Protect IP by confirming ownership, recording assignments, and clarifying license scopes before a sale. Buyers evaluate trademarks, patents, copyrights, trade secrets, and related contracts to ensure rights transfer and to identify encumbrances that could affect value. Counsel recommends measures like assignment documents, IP audits, and tailored representations to preserve rights post-closing. Addressing open licensing or infringement risks prior to closing reduces the chance of future claims that could undermine the transaction’s value.

Post-closing disputes are often governed by the indemnity, escrow, and warranty provisions negotiated in the purchase agreement.
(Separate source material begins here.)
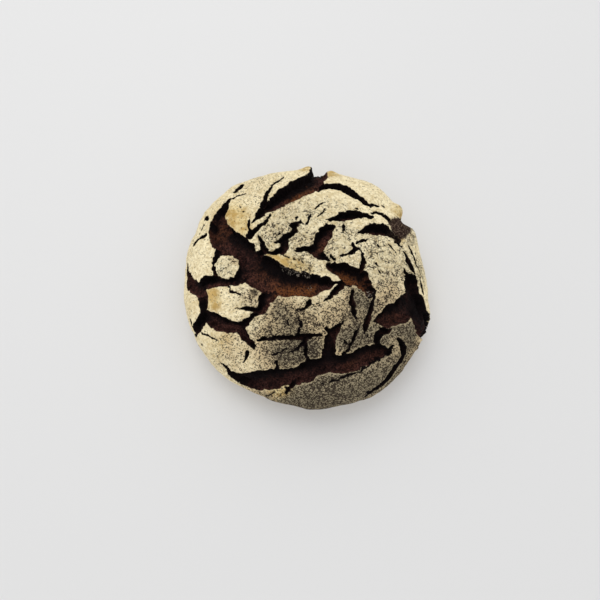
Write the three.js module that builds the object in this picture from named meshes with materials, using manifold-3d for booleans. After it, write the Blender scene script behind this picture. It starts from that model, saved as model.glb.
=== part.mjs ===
// A round hearth-baked sourdough loaf, about 250 mm across and 84 mm high, baked seam side up.
// It is one piece of bread, so it is one solid: a flour-dusted crust that tore open into fissures as the loaf
// rose in the oven, over a crumb that closes the floor of every fissure. Units are millimetres, +Z is up, the
// loaf stands on z = 0, and the origin is under the middle of its plan outline.
import * as THREE from "three";
import { mergeVertices } from "three/addons/utils/BufferGeometryUtils.js";
import Module from "manifold-3d";

// Driving dimensions
const MEAN_RADIUS = 125; // plan radius at the widest ring
const LOAF_HEIGHT = 84; // from the table to the crown
const WIDEST_AT = 29; // height of the widest ring above the table
const BASE_INSET = 22; // how far the flat base stays inside the widest ring
const CROWN_POWER = 2.35; // over 2: a crown flatter than an ellipse, with steeper shoulders
const CRUST_DEPTH = 8; // depth of the main fissures
const CRUMB_LIFT = 5; // the crumb starts this far above the table
const SURFACE_DETAIL = 15; // subdivisions of the icosahedron that is shaped into the loaf

// The dough never spreads evenly: [waves round the rim, size in mm, azimuth of a peak in degrees]
const RIM_WAVES = [
  [2, 2.2, -50],
  [3, 1.2, 52],
  [4, 2.0, 45],
  [5, 1.2, -11],
];

// The main fissures, each as points along its middle: [x, y, width]
const FISSURES = {
  great: [
    [-77, 75, 2], [-82, 68, 9], [-86, 52, 17], [-84, 41, 24], [-76, 29, 26], [-56, 12, 23], [-40, -3, 26],
    [-22, -13.5, 26], [0, -17, 21], [12, -17, 12], [23, -14, 1],
  ],
  left_arm: [[-58, -8, 8], [-73, -12.5, 8], [-89, -9.5, 12], [-101, -14, 10]],
  left_rim: [
    [-117, 7, 4], [-112, -8, 11], [-101, -19, 13], [-96.5, -33, 9], [-100, -43, 10], [-105, -56, 5],
  ],
  lower_left: [[-96, -40, 11], [-88, -45, 14], [-74, -51, 12], [-61, -56, 9], [-52, -66, 7], [-48, -74, 1]],
  lower_fork: [[-32, -19, 12], [-36, -31, 12], [-44, -38, 8], [-60, -38.5, 2]],
  front: [
    [-82, -84, 1], [-70, -92, 7], [-53, -99.5, 14], [-34, -99, 16], [-15, -96.5, 14], [0, -92, 16], [20, -88, 14],
    [41, -86, 15], [56, -79, 15], [68, -75.5, 9], [82, -71, 1],
  ],
  front_fork: [[19.5, -84, 11], [20, -66, 9.5], [25, -57, 6], [33, -49, 1]],
  back: [
    [-51, 47, 1], [-38, 61, 10], [-18, 77, 17], [0, 90, 20], [9, 98, 17], [11, 110, 14], [12, 122, 13],
  ],
  back_right: [[11, 83, 4], [28, 87.5, 6.5], [45, 80.5, 9], [63, 66, 1]],
  right_lens: [[20, 48, 1], [33, 52, 10], [48, 57, 8], [64, 56.5, 1]],
  right_burst: [[48, 34, 1], [60, 41, 11], [73, 42, 12], [86, 46, 13], [96, 48, 12]],
  middle: [[27, 39, 4], [18, 34, 11], [12, 22, 12], [11, 14, 10], [24, 5, 1]],
  middle_arm: [[8, 17, 9], [-3, 17, 7], [-11, 15, 1]],
  centre_right: [[20, 0.5, 4], [36, -5, 15], [50, -12.5, 16], [58, -27, 2]],
  right_rim: [
    [93, 3, 1], [98, -13, 15], [105, -29, 21], [110, -44, 20], [111, -55, 10], [110, -61, 1],
  ],
  right_arm: [[101, -33, 16], [86, -38.5, 18], [73, -45, 13], [63, -49.5, 2]],
  front_right: [[84, -60, 1], [90.5, -72, 6], [83, -89, 6], [70, -104, 5], [60, -112, 1]],
};

const radians = (degrees) => (degrees * Math.PI) / 180;

// Plan radius of the widest ring at an azimuth.
function rimRadius(azimuth) {
  const swell = RIM_WAVES.map(([waves, size, peak]) => size * Math.cos(waves * (azimuth - radians(peak))));
  return MEAN_RADIUS + swell.reduce((sum, wave) => sum + wave, 0);
}

// The half profile from the crown, over the shoulder and in under the loaf to the middle of the base, as points
// [distance in from the rim, height], for a form that is inset from the crust and lifted off the table.
function halfProfile(inset, lift) {
  const points = [];
  const steps = 60;
  const half = MEAN_RADIUS - inset;
  const rise = LOAF_HEIGHT - inset - WIDEST_AT;
  for (let i = 0; i <= steps; i++) {
    const share = Math.sin((i / steps) * (Math.PI / 2));
    const height = WIDEST_AT + rise * Math.sqrt(1 - share ** CROWN_POWER);
    points.push([half * share, height]);
  }
  for (let i = 1; i <= steps; i++) {
    const turn = (i / steps) * (Math.PI / 2);
    points.push([half - BASE_INSET * (1 - Math.cos(turn)), lift + (WIDEST_AT - lift) * (1 - Math.sin(turn))]);
  }
  for (let i = 1; i <= steps; i++) points.push([(half - BASE_INSET) * (1 - i / steps), lift]);
  return points;
}

// Shapes a fine icosahedron into the loaf: each ring of the ball goes to the ring of the profile that has the
// same share of the surface above it, so the triangles stay even.
function loafGeometry(inset, lift) {
  const profile = halfProfile(inset, lift);
  const area = [0];
  for (let i = 1; i < profile.length; i++) {
    const [r0, z0] = profile[i - 1];
    const [r1, z1] = profile[i];
    area.push(area[i - 1] + (r0 + r1) * Math.hypot(r1 - r0, z1 - z0));
  }
  const total = area[area.length - 1];
  const ball = new THREE.IcosahedronGeometry(1, SURFACE_DETAIL);
  ball.deleteAttribute("normal");
  ball.deleteAttribute("uv");
  const geometry = mergeVertices(ball, 1e-4);
  const position = geometry.getAttribute("position");
  for (let v = 0; v < position.count; v++) {
    const azimuth = Math.atan2(position.getY(v), position.getX(v));
    const wanted = (total * (1 - position.getZ(v))) / 2;
    let i = 1;
    while (i < area.length - 1 && area[i] < wanted) i++;
    const part = THREE.MathUtils.clamp((wanted - area[i - 1]) / (area[i] - area[i - 1]), 0, 1);
    const radius = THREE.MathUtils.lerp(profile[i - 1][0], profile[i][0], part);
    const height = THREE.MathUtils.lerp(profile[i - 1][1], profile[i][1], part);
    const spread = rimRadius(azimuth) / MEAN_RADIUS;
    position.setXYZ(v, radius * spread * Math.cos(azimuth), radius * spread * Math.sin(azimuth), height);
  }
  return geometry;
}

// Height of the crust over a point of the plan.
function crustHeight(x, y) {
  const share = Math.min(Math.hypot(x, y) / rimRadius(Math.atan2(y, x)), 1);
  return WIDEST_AT + (LOAF_HEIGHT - WIDEST_AT) * Math.sqrt(1 - share ** CROWN_POWER);
}

// A fissure's cutter is a slab that widens away from a focus under the loaf, so that it meets the crown from
// above and the rim from the side. Its outline is drawn on the plane one unit over the focus.
const FOCUS_BELOW = 60;
const CUT_FROM = 70; // distance above the focus where the slab starts, inside the crumb
const CUT_TO = 175; // and where it ends, outside the loaf

function fissureCutter(points) {
  const middle = new THREE.SplineCurve(points.map(([x, y]) => new THREE.Vector2(x, y)));
  const steps = 3 * (points.length - 1);
  const sides = [[], []];
  for (let i = 0; i <= steps; i++) {
    const along = i / steps;
    const at = middle.getPoint(along);
    const across = middle.getTangent(along).rotateAround(new THREE.Vector2(), Math.PI / 2);
    const place = along * (points.length - 1);
    const k = Math.min(Math.floor(place), points.length - 2);
    const width = THREE.MathUtils.lerp(points[k][2], points[k + 1][2], place - k);
    sides.forEach((side, s) => {
      const edge = at.clone().addScaledVector(across, ((s ? -1 : 1) * width) / 2);
      side.push(edge.divideScalar(crustHeight(edge.x, edge.y) + FOCUS_BELOW));
    });
  }
  const outline = new THREE.Shape([...sides[0], ...sides[1].reverse()]);
  const slab = new THREE.ExtrudeGeometry(outline, { depth: 1, steps: 1, bevelEnabled: false });
  const position = slab.getAttribute("position");
  for (let v = 0; v < position.count; v++) {
    const rise = THREE.MathUtils.lerp(CUT_FROM, CUT_TO, position.getZ(v));
    position.setXYZ(v, position.getX(v) * rise, position.getY(v) * rise, rise - FOCUS_BELOW);
  }
  return slab;
}

const wasm = await Module();
wasm.setup();

// A closed three.js geometry as a manifold-3d solid, and back.
function toSolid(geometry) {
  const bare = geometry.clone();
  bare.deleteAttribute("normal");
  bare.deleteAttribute("uv");
  const merged = mergeVertices(bare, 1e-4);
  return new wasm.Manifold(
    new wasm.Mesh({
      numProp: 3,
      vertProperties: new Float32Array(merged.getAttribute("position").array),
      triVerts: new Uint32Array(merged.index.array),
    }),
  );
}

function toGeometry(solid) {
  const mesh = solid.getMesh();
  const geometry = new THREE.BufferGeometry();
  geometry.setAttribute("position", new THREE.BufferAttribute(new Float32Array(mesh.vertProperties), 3));
  geometry.setIndex(new THREE.BufferAttribute(new Uint32Array(mesh.triVerts), 1));
  geometry.computeVertexNormals();
  return geometry;
}

// The loaf: the crust's form, less the fissures, joined to the crumb inside it.
let crust = toSolid(loafGeometry(0, 0));
for (const points of Object.values(FISSURES)) crust = crust.subtract(toSolid(fissureCutter(points)));
const loaf = toGeometry(crust.add(toSolid(loafGeometry(CRUST_DEPTH, CRUMB_LIFT))));
loaf.computeBoundingBox();
const middle = loaf.boundingBox.getCenter(new THREE.Vector3());
loaf.translate(-middle.x, -middle.y, -loaf.boundingBox.min.z);

const bakedCrust = new THREE.MeshStandardMaterial({ color: 0xb79f75, roughness: 0.95, metalness: 0 });
const bread = new THREE.Mesh(loaf, bakedCrust);
bread.name = "sourdough_loaf";

const part = new THREE.Group();
part.add(bread);
export default part;
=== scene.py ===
# %% [markdown]
# # A round sourdough loaf
# A hearth loaf is one lump of dough. It is dusted with flour, and in the oven its skin sets before the
# inside has finished rising, so the rising crumb tears the skin into plates. What makes it look real is
# the torn pattern: pale floury plates, dark walls under their lips, and rough brown crumb at the bottom
# of every tear. Plates modelled one by one would show seams, so the loaf is one mesh: a ball is shaped
# into the loaf, made finer along the tears, and pushed in and out. Each point keeps a few numbers, such
# as how far it lies from the nearest torn edge, and the material reads them.

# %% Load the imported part
import math

import bmesh
import bpy
import numpy as np
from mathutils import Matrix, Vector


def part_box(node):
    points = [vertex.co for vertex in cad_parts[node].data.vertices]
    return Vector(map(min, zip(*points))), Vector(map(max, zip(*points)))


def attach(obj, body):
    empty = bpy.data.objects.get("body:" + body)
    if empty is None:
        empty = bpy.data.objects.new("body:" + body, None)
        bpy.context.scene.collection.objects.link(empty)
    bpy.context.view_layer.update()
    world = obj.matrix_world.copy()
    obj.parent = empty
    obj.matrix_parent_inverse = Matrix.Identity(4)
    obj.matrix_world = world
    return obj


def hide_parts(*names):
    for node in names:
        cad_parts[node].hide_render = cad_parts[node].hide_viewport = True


MM_PER_METRE = 1000
METRES_PER_MM = 0.001

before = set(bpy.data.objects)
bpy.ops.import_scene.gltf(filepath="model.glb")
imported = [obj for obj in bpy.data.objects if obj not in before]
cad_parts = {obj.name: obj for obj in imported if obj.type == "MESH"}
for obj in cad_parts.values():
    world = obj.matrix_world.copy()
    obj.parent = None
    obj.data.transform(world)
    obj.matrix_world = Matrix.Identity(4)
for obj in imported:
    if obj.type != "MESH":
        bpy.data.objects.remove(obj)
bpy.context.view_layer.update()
low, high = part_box("sourdough_loaf")
print("CAD box in mm:", [round(MM_PER_METRE * side, 1) for side in high - low])

# %% [markdown]
# ## The loaf's form
# Before it tears, the loaf is a flat dome with round shoulders, tucked in under its widest ring, on a flat
# base. A few waves round the rim make it the slightly uneven round that dough spreads to. It could be
# sculpted point by point, but a half profile and a rim say the same in a few numbers. These sizes repeat
# the CAD part's, in millimetres, so that the looks sit exactly on the solid.

# %% Sizes of the loaf
MEAN_RADIUS = 125  # plan radius of the widest ring
LOAF_HEIGHT = 84  # from the table to the crown
WIDEST_AT = 29  # height of the widest ring above the table
BASE_INSET = 22  # how far the flat base stays inside the widest ring
CROWN_POWER = 2.35  # over 2: a crown flatter than an ellipse, with steeper shoulders
RIM_WAVES = [(2, 2.2, -50), (3, 1.2, 52), (4, 2.0, 45), (5, 1.2, -11)]  # waves, size, azimuth of a peak


def rim_radius(azimuth):
    """Radius of the widest ring, in mm, at an azimuth in radians."""
    swell = sum(size * np.cos(waves * (azimuth - np.radians(peak))) for waves, size, peak in RIM_WAVES)
    return MEAN_RADIUS + swell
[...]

Parties should follow the contractual claim and notice procedures to preserve rights and facilitate resolution, which may include negotiation, mediation, or arbitration depending on the agreed dispute-resolution terms. Prompt engagement with counsel to document the claim, gather supporting evidence, and comply with contractual timelines increases the chance of an efficient resolution. Early dispute management often leads to negotiated settlements that avoid prolonged litigation and preserve business relationships.

Regulatory approvals, such as antitrust reviews or industry-specific filings, can extend closing timelines and sometimes require remedies or divestitures. Understanding which approvals apply at the outset helps the parties plan and schedule conditional closings or phased transactions where necessary. Counsel assesses regulatory risk, prepares filings, and coordinates responses with government agencies to expedite review. Proactive regulatory planning reduces the risk of unexpected holds or additional conditions that could alter deal economics or timing.